▸ **Data block**
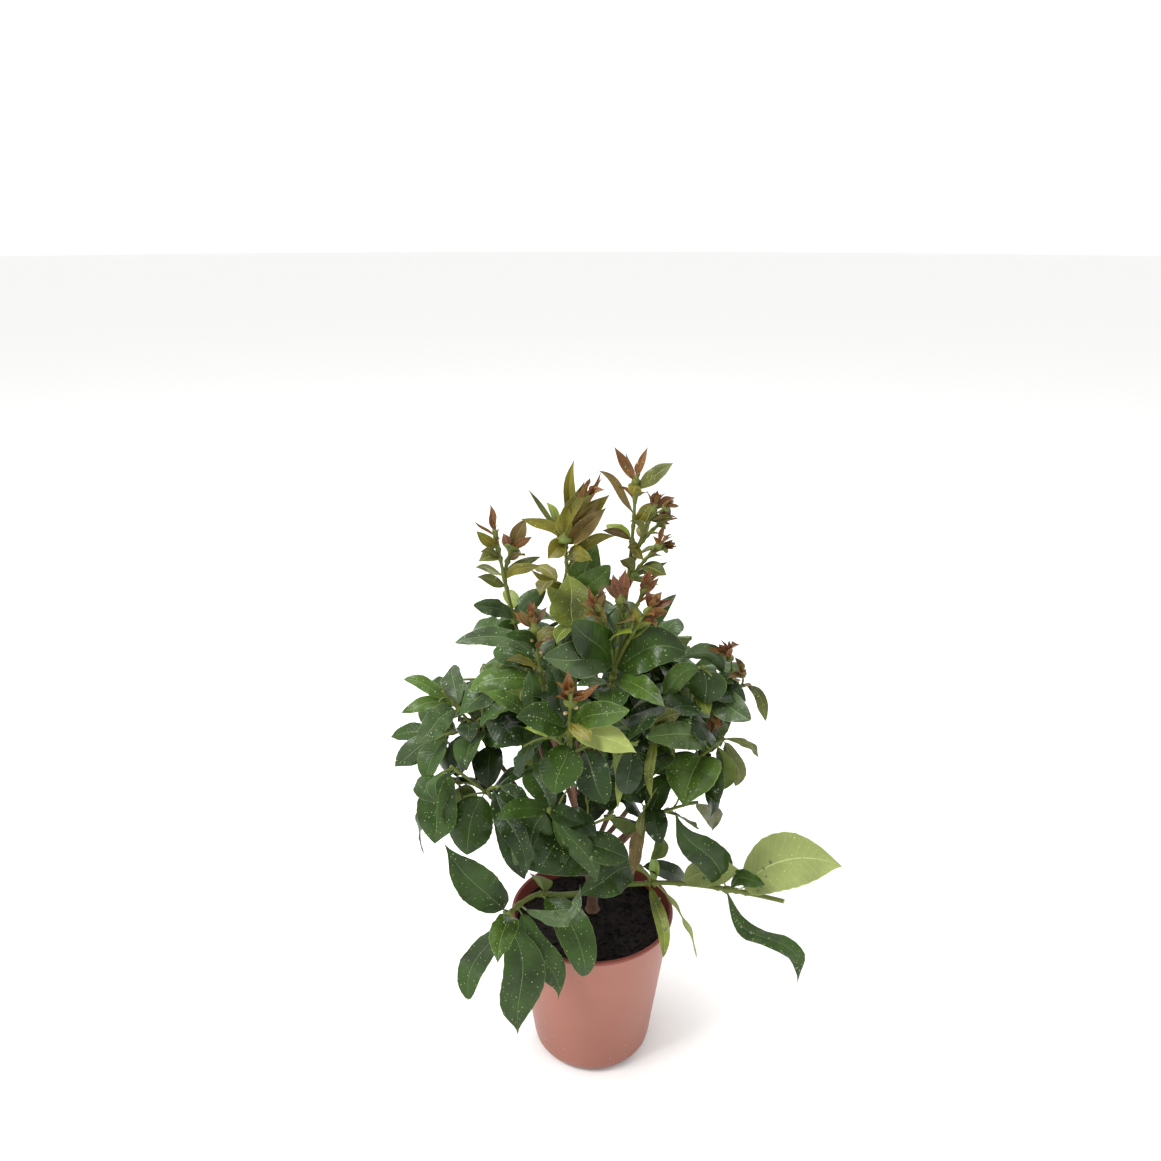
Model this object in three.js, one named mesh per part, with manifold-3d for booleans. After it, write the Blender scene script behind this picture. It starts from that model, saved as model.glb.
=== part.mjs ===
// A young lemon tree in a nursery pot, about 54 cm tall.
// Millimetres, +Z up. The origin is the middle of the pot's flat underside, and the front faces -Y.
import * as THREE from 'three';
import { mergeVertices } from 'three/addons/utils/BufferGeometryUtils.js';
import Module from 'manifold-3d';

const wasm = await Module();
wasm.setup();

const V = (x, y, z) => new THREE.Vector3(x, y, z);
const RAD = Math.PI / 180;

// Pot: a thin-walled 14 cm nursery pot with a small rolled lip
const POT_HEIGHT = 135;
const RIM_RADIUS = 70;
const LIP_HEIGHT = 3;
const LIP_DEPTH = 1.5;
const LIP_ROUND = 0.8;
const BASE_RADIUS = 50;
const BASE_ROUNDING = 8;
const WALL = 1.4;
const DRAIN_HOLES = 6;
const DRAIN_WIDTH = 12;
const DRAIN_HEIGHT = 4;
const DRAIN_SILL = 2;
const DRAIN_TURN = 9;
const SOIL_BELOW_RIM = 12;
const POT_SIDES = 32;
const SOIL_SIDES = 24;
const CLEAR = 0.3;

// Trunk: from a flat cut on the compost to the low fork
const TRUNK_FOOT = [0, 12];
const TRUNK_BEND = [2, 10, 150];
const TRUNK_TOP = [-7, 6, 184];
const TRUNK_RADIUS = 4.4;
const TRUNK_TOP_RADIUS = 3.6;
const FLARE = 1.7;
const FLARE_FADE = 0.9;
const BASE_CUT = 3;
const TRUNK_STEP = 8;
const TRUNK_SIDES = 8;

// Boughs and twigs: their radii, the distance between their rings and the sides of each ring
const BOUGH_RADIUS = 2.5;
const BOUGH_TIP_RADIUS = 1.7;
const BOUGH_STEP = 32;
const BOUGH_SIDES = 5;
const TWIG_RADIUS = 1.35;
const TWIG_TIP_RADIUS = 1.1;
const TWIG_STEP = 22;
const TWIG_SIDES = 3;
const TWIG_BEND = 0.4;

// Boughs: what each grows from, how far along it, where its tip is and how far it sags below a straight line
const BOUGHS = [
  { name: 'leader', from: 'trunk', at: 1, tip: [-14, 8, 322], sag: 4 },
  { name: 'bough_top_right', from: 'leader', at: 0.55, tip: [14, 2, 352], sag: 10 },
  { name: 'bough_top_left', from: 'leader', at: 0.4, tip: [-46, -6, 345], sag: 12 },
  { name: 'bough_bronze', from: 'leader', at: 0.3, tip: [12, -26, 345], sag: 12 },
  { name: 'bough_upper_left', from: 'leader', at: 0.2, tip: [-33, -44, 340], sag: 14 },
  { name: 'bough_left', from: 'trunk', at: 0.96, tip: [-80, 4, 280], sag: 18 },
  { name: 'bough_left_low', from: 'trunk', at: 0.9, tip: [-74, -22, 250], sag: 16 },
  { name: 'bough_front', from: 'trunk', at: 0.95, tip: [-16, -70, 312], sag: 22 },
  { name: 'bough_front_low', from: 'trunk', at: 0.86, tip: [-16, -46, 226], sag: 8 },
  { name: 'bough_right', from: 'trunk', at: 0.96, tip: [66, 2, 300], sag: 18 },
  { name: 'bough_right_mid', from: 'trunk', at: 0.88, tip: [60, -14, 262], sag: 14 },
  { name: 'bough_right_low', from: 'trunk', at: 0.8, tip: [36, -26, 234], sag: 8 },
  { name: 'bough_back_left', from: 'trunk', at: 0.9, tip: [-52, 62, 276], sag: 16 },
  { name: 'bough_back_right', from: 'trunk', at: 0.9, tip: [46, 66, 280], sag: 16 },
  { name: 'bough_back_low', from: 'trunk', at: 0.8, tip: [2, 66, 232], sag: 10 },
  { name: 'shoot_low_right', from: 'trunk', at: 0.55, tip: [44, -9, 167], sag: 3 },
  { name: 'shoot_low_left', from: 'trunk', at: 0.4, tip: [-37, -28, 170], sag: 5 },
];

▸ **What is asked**
Output the full listing without altering anything.

▸ **Solution to this task**
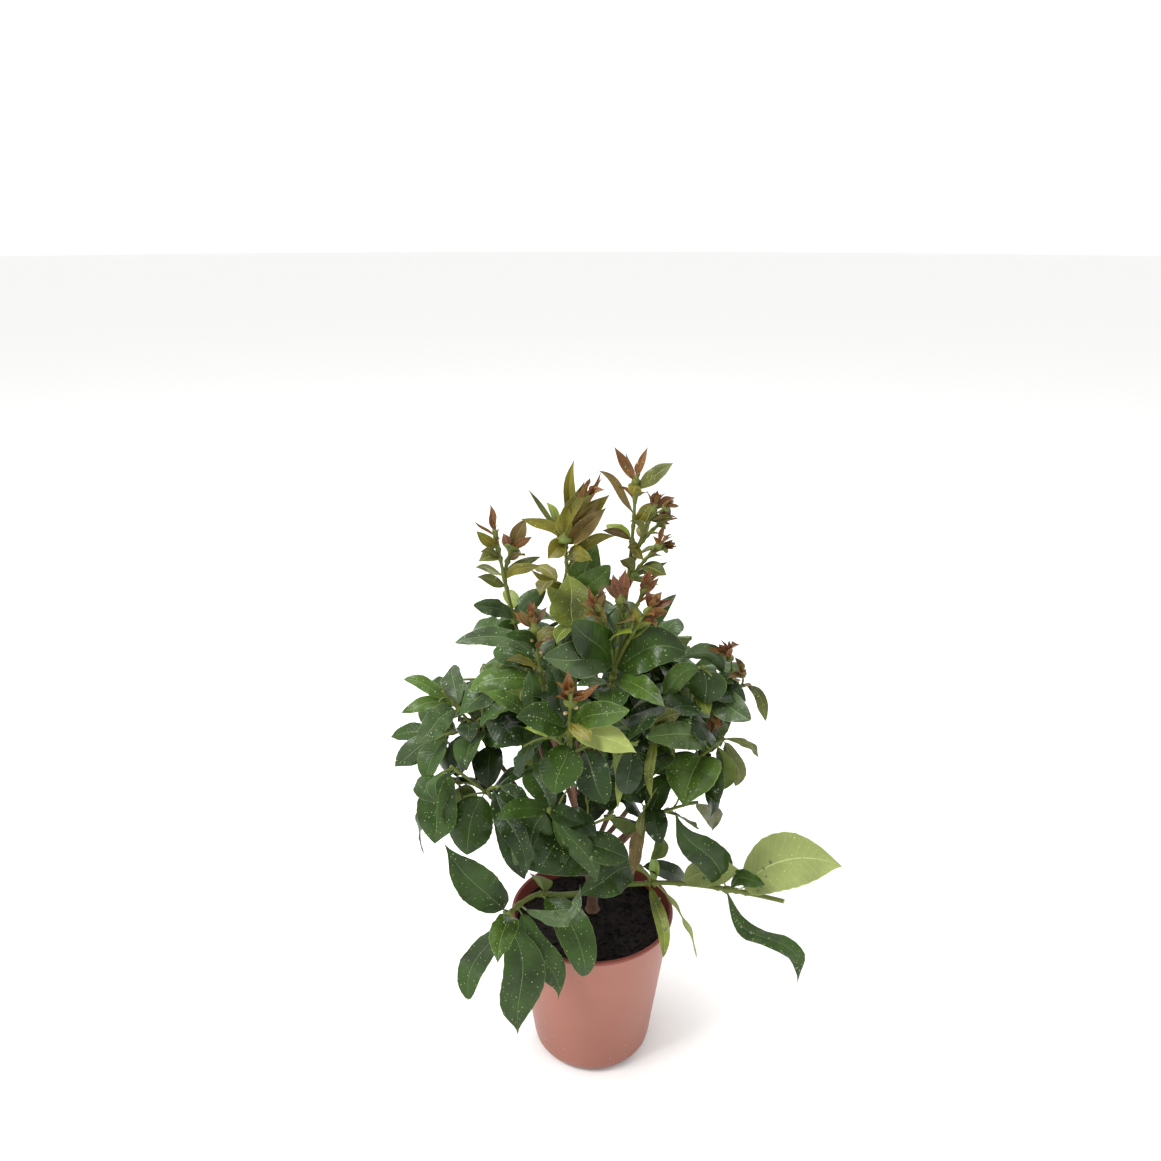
Model this object in three.js, one named mesh per part, with manifold-3d for booleans. After it, write the Blender scene script behind this picture. It starts from that model, saved as model.glb.
=== part.mjs ===
// A young lemon tree in a nursery pot, about 54 cm tall.
// Millimetres, +Z up. The origin is the middle of the pot's flat underside, and the front faces -Y.
import * as THREE from 'three';
import { mergeVertices } from 'three/addons/utils/BufferGeometryUtils.js';
import Module from 'manifold-3d';

const wasm = await Module();
wasm.setup();

const V = (x, y, z) => new THREE.Vector3(x, y, z);
const RAD = Math.PI / 180;

// Pot: a thin-walled 14 cm nursery pot with a small rolled lip
const POT_HEIGHT = 135;
const RIM_RADIUS = 70;
const LIP_HEIGHT = 3;
const LIP_DEPTH = 1.5;
const LIP_ROUND = 0.8;
const BASE_RADIUS = 50;
const BASE_ROUNDING = 8;
const WALL = 1.4;
const DRAIN_HOLES = 6;
const DRAIN_WIDTH = 12;
const DRAIN_HEIGHT = 4;
const DRAIN_SILL = 2;
const DRAIN_TURN = 9;
const SOIL_BELOW_RIM = 12;
const POT_SIDES = 32;
const SOIL_SIDES = 24;
const CLEAR = 0.3;

// Trunk: from a flat cut on the compost to the low fork
const TRUNK_FOOT = [0, 12];
const TRUNK_BEND = [2, 10, 150];
const TRUNK_TOP = [-7, 6, 184];
const TRUNK_RADIUS = 4.4;
const TRUNK_TOP_RADIUS = 3.6;
const FLARE = 1.7;
const FLARE_FADE = 0.9;
const BASE_CUT = 3;
const TRUNK_STEP = 8;
const TRUNK_SIDES = 8;

// Boughs and twigs: their radii, the distance between their rings and the sides of each ring
const BOUGH_RADIUS = 2.5;
const BOUGH_TIP_RADIUS = 1.7;
const BOUGH_STEP = 32;
const BOUGH_SIDES = 5;
const TWIG_RADIUS = 1.35;
const TWIG_TIP_RADIUS = 1.1;
const TWIG_STEP = 22;
const TWIG_SIDES = 3;
const TWIG_BEND = 0.4;

// Boughs: what each grows from, how far along it, where its tip is and how far it sags below a straight line
const BOUGHS = [
  { name: 'leader', from: 'trunk', at: 1, tip: [-14, 8, 322], sag: 4 },
  { name: 'bough_top_right', from: 'leader', at: 0.55, tip: [14, 2, 352], sag: 10 },
  { name: 'bough_top_left', from: 'leader', at: 0.4, tip: [-46, -6, 345], sag: 12 },
  { name: 'bough_bronze', from: 'leader', at: 0.3, tip: [12, -26, 345], sag: 12 },
  { name: 'bough_upper_left', from: 'leader', at: 0.2, tip: [-33, -44, 340], sag: 14 },
  { name: 'bough_left', from: 'trunk', at: 0.96, tip: [-80, 4, 280], sag: 18 },
  { name: 'bough_left_low', from: 'trunk', at: 0.9, tip: [-74, -22, 250], sag: 16 },
  { name: 'bough_front', from: 'trunk', at: 0.95, tip: [-16, -70, 312], sag: 22 },
  { name: 'bough_front_low', from: 'trunk', at: 0.86, tip: [-16, -46, 226], sag: 8 },
  { name: 'bough_right', from: 'trunk', at: 0.96, tip: [66, 2, 300], sag: 18 },
  { name: 'bough_right_mid', from: 'trunk', at: 0.88, tip: [60, -14, 262], sag: 14 },
  { name: 'bough_right_low', from: 'trunk', at: 0.8, tip: [36, -26, 234], sag: 8 },
  { name: 'bough_back_left', from: 'trunk', at: 0.9, tip: [-52, 62, 276], sag: 16 },
  { name: 'bough_back_right', from: 'trunk', at: 0.9, tip: [46, 66, 280], sag: 16 },
  { name: 'bough_back_low', from: 'trunk', at: 0.8, tip: [2, 66, 232], sag: 10 },
  { name: 'shoot_low_right', from: 'trunk', at: 0.55, tip: [44, -9, 167], sag: 3 },
  { name: 'shoot_low_left', from: 'trunk', at: 0.4, tip: [-37, -28, 170], sag: 5 },
];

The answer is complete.